I saw this headline and I could not resist reading the article by the Moneyist on MarketWatch: “I bought a store for $80K. It quadrupled in value. My friend gave $7K for the purchase and $6.7K for repairs. Does he get back 4 times both investments?” I could not resist because it is so similar to the questions my law firm’s China lawyers regularly receive, from both existing and potential clients. Before I explain why this article is so relevant for China (really for any international business) I am going to explain a bit more about the article.
The person in the article who posed the question had bought a store for $80,000 with a friend. The friend put in 7,000 towards the $80,000 total price and over the years contributed an additional $6,7000 to fix up the store. The questioner wanted to know how much he should pay for the friend’s shares.

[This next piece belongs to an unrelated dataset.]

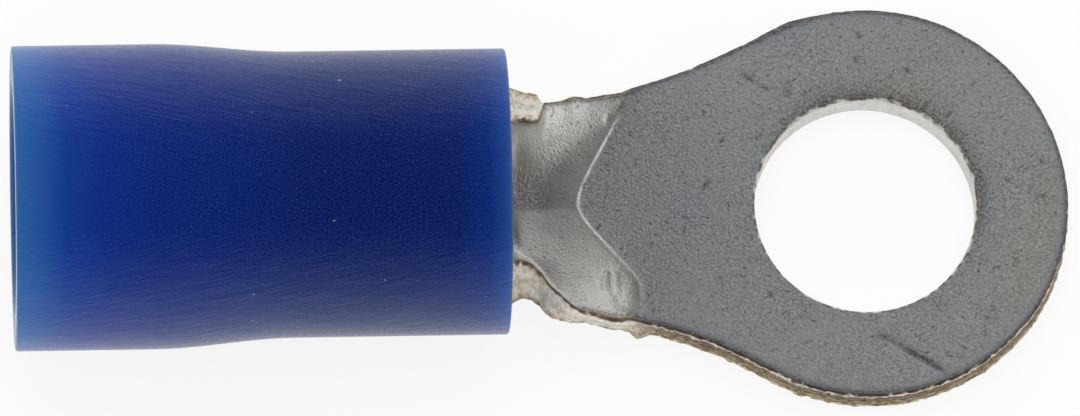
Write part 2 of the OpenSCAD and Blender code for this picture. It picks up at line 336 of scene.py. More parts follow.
terminal = {
    "sheet": 0.8, "coined": 0.04, "edgeRoll": 0.07,
    "ringShift": (0.05, 0.06),
    # on the left and on the right: the taper's angle, the fillet at its foot, half the neck's width
    "flare": ((24.8, 8.9, 2.25), (31.9, 7.4, 2.158)),
    "bulge": (-1.45, 0.45, 0.05),    # of the ring's left side: place, length, height
    "waist": (-6.45, 0.41, 1.6),     # on the right side: place, depth, length
    "shoulders": (1.15, 0.65),       # on the left, on the right
    # where the shears strayed: side, start and its softness, end and its softness, how far out
    "strays": ((1, -5.5, 0.15, -4.5, 0.2, -0.055), (-1, -6.32, 0.03, -5.9, 0.2, 0.06),
               (-1, -6.3, 0.08, -4.85, 0.2, 0.085), (1, -6.25, 0.05, -5.75, 0.1, -0.05),
               (-1, -6.5, 0.06, -6.1, 0.06, 0.07)),
    "barrelFront": -7.4, "sleeveFront": 0.35, "seam": 0.06,
    "barrelStep": 0.001,             # how far behind that front the blank gets its full width
    "trough": (-6.58, 0.25, 1.8),    # where its floor starts to widen, how softly, its radius
    "floorGrowth": (1.0, 2.3),       # of half its floor for each millimetre forward, left and right
    "setsIn": 0.3,                   # how far past the mouth the fold on the left and the rise are full
    "leftFold": (0.4, -5.4, -4.6),   # its softness, and where that is lost again
    "rightFold": (0.35, 0.6, 0.305),  # how far past the mouth it is full, radius, what lost height takes off
    "levelling": (0.85, -6.42, -6.2),  # of the left edge past its torn end: share of its turn, from, to
    # how the right half of the neck rises: slope, then more past this place across; from, to and back at
    "rise": (0.165, 0.07, 0.5, -6.5, -5.9, -5.75, -4.5),
    # the neck's shallow middle: place, half its width, depth, and where it runs out
    "valley": (0.05, 1.2, 0.12, -6.5, -5.65),
    "crease": (-5.60, 0.60, 0.97, 0.39, 0.1),  # place, slopes left and right, tip radius, its place across
    "creaseStop": (-4.40, 0.12),     # how far forward the crease gets, and how softly it turns
    "creaseSlant": 1.15,             # millimetres along the sheet for each one straight across the crease
    "creaseWidth": 0.06, "burnishFade": 0.05,
    "ridge": (0.02, 0.035), "ridgeFade": (1.5, 2.1),  # height and width, and where it ends on the right
    "grooves": 3, "grooveWidth": 0.35, "grooveDepth": 0.08, "grooveFlank": (0.8, 1.1),
    # waves in the face: height, size and seed; the last and finest is partly rubbed out by the punch
    "waves": ((0.008, 0.7, 1), (0.005, 0.25, 2), (0.0022, 0.11, 3)), "rubbedOut": 0.6,
    # scratches and the marks of the fold: start, end, half the width, depth
    "scratches": (((0.13, -2.60), (1.47, -3.48), 0.075, 0.075), ((0.53, -2.68), (0.69, -2.86), 0.05, 0.02),
                  ((0.67, -2.94), (0.96, -3.07), 0.06, 0.02), ((-2.33, 2.70), (-2.05, 2.49), 0.06, 0.03),
                  ((-5.09, -1.28), (-5.13, -1.72), 0.05, 0.04), ((-5.13, -1.72), (-4.97, -1.97), 0.05, 0.035),
                  ((-4.97, -1.22), (-4.95, -1.60), 0.035, 0.016),
                  ((-4.87, -1.21), (-4.92, -1.86), 0.035, 0.016),
                  ((-5.22, -1.45), (-5.18, -1.86), 0.04, 0.014), ((-4.99, 1.99), (-4.97, 1.74), 0.04, 0.025),
                  ((-1.42, 0.2), (-1.3, 0.6), 0.04, -0.01)),
    # dirt along some of them, and a painted highlight along one: start, end, half the width, share
    "stains": (((0.62, -2.86), (1.5, -3.43), 0.038, 0.75), ((-3.2, 0.36), (-3.02, 0.54), 0.05, 0.7),
               ((-2.33, 2.72), (-2.05, 2.51), 0.03, 0.5), ((-5.16, -1.3), (-5.2, -1.75), 0.04, 0.65),
               ((-5.0, -2.0), (-4.55, -2.2), 0.1, 0.6), ((-4.85, 2.02), (-4.6, 2.2), 0.08, 0.5)),
    "glints": (((0.16, -2.67), (1.42, -3.51), 0.04, 0.4),), "glintEdge": 0.1,
    # dirt in small dents, strewn over the ring but for the first
    "specks": {"seed": 7, "count": 46, "first": (-3.12, 0.44), "fromEdges": 0.2, "length": (0.03, 0.11),
               "width": (0.028, 0.04), "depth": 0.012, "dirt": (0.2, 0.8)},
    "ringFrom": -2,                  # ahead of this the rim is the ring's
    "staleStrip": (0.1, 0.1),        # along the rim: its width, and how softly it ends
    "lip": (0.035, 0.9),             # painted shade along the rim: how softly it ends, share
    # painted shade round the hole, over a little dirt all round: width, how softly it ends, share; where the
    # shade is thickest and from where to where, and what is left of it elsewhere
    "soot": (0.08, 0.16, 0.8), "sootSide": (1.0, -0.1, 0.7), "sootAround": 0.15,
    # the painted highlight on the crease line: where it ends on the left, what it loses on the right and
    # where, and how uneven it is
    "wornEnd": (1.6, 1.95), "wornLoss": (0.75, 0.8, 1.4), "wornPlain": 0.8, "wornUneven": (0.5, 0.3, 4),
    # grit by the sleeve, darkened with painted shade where the trough runs into the mouth: along from and to,
    # across from and to, how ragged, share of painted shade
    "gritAlong": ((-7.0, -6.8), (-6.8, -5.7)), "gritAcross": ((-0.02, 0.12), (0.7, 1.4)),
    "gritRagged": (0.35, 0.25, 8), "gritDirt": 0.5,
    # down the rounded edge: angle and how torn it is there; then shares of the way down the wall
    "edgeTurns": ((0.3, 0.7), (0.7, 1.0), (1.15, 1.0), (math.pi / 2, 1.0)),
    "wallShares": (0.1, 0.2, 0.3, 0.42, 0.55, 0.68, 0.8, 0.9, 1),
    # how far the wall is torn: everywhere, more on the outside, more again at its foot
    "tearing": (0.004, 0.006, 0.02), "tearBack": 0.01,
    "tears": ((0.10, 5, 2.5), (0.3, 6, 1.5)),  # size, seed, and how fast they change down the wall
    # the torn wall round the ring's front: from, to, its top back and its foot out, as shares of the roll
    "frontWall": (1.2, 3), "frontLean": 0.4, "frontFoot": 0.05,
    # the wall's top leans out on the neck's right: how far, from, to
    "neckLean": (0.9, (-6.2, -5.8), (-4.9, -4.5)),
    "burr": (-4.45, 0.15, 0.12, 0.6),  # low on the right: place, half its length, how far out, from how low
    "neckColours": (-4.9, -3.9),     # where the neck's edge turns to the ring's
    "cut": -3.1,                     # where the neck's rows give way to rays round the hole
    "spacing": 0.052,                # between points of the mesh
    "barrelRows": 48, "mouthRows": 8, "mouthGap": 0.03, "taperPoints": 60, "ringPoints": 600,
    "sharpest": 0.6,                 # limits how far a corner of the outline is pushed out
}
holeRadius = mounts["stud_hole"]["dims"]["r_mm"]
boreRadius = mounts["wire_barrel"]["dims"]["r_mm"]
barrelMiddle = boreRadius + terminal["sheet"] / 2
barrelRear = bodyLow.x
ringRadius = bodyHigh.x - terminal["ringShift"][0]
mouth = terminal["barrelFront"] + terminal["sleeveFront"]  # where the sleeve ends and the neck shows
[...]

The Moneyist appropriately responded with the following, before trying to parse out what would be fair:
When entering into a business arrangement with friends, family or any third party, never rely on a friendship, goodwill or a handshake over a contract.
This is a textbook example of what happens when two friends get together and hit pay dirt. The nature of the relationship is irrevocably changed when you go into business. Large sums of money can shift loyalties further.

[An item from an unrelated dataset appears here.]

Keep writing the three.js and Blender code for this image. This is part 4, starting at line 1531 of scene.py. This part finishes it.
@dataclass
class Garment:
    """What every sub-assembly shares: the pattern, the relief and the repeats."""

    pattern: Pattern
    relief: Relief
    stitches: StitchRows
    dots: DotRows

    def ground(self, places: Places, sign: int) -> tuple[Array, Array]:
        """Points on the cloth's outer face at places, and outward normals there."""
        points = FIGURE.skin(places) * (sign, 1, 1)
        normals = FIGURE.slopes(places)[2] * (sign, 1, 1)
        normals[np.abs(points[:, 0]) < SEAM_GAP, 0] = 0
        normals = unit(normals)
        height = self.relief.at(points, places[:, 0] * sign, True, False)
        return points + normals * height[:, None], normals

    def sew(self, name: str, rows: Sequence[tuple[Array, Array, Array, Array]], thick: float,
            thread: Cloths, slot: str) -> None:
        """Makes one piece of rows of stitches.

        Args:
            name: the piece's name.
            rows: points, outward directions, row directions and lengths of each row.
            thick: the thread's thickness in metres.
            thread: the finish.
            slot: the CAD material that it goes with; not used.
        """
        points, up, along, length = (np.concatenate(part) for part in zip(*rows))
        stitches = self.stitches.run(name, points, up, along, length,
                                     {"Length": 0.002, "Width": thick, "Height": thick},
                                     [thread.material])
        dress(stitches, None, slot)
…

The more legalistic answer would be that if your contract says the friend contributed the $13,700 as a loan, the questioner owes the friend $13,700, plus interest. But if the friend contributed the $13,700 as an investor in the business, the friend is likely entitled to payment based on the business’s current worth. BUT, there really should have been a contract that made all of this clear. In other words, it all comes down to the contract.
One of the reasons I read the Moneyist article was because I just last week spoke at a webinar on diversifying manufacturing away from China webinar where a listener asked about getting molds/tooling back from Chinese manufacturers when moving manufacturing from China to I think it was Mexico. If I recall correctly, the webinar questioner mentioned how it seems impossible to get molds and tooling back from Chinese manufacturers and asked if that was what I too had been seeing. My answer was that if you have a good contract that makes clear that you own the molds and tooling and provides for the manufacturer to be penalized if it does not return your molds and tooling within X number of days, getting the molds and tooling back will likely be no problem. But without such a contract, it will likely be impossible. In other words, it all comes down to the contract. See How To Hang On To YOUR Tooling and Molds When Manufacturing Overseas.
Two to three times a week, our international manufacturing lawyers get emails or phone calls from someone who got defective product from their foreign manufacturer and they want to know what our law firm can do to help them and what it will cost. Again, our questions focus on the contract they have with their manufacturer. Generally, if you have a good manufacturing contract with your manufacturer, the odds of you getting defective product go way down, and if you do get bad product, the odds of you having recourse against your manufacturer go way up. See How to Avoid Getting Bad Product from your Foreign Manufacturer. In other words, it all depends on the contract.
The same is true regarding preventing your manufacturer from competing with you by selling “your” product around the world. Generally, if you have a good NNN Agreement or a good NNN provision in your manufacturing contract, the odds of your foreign manufacturer competing with you go way down, and if they do compete, the odds of you having recourse against them go way up. See How to Avoid Inadvertently Gifting your IP to your Foreign Manufacturer.
In other words, it’s all about the contract.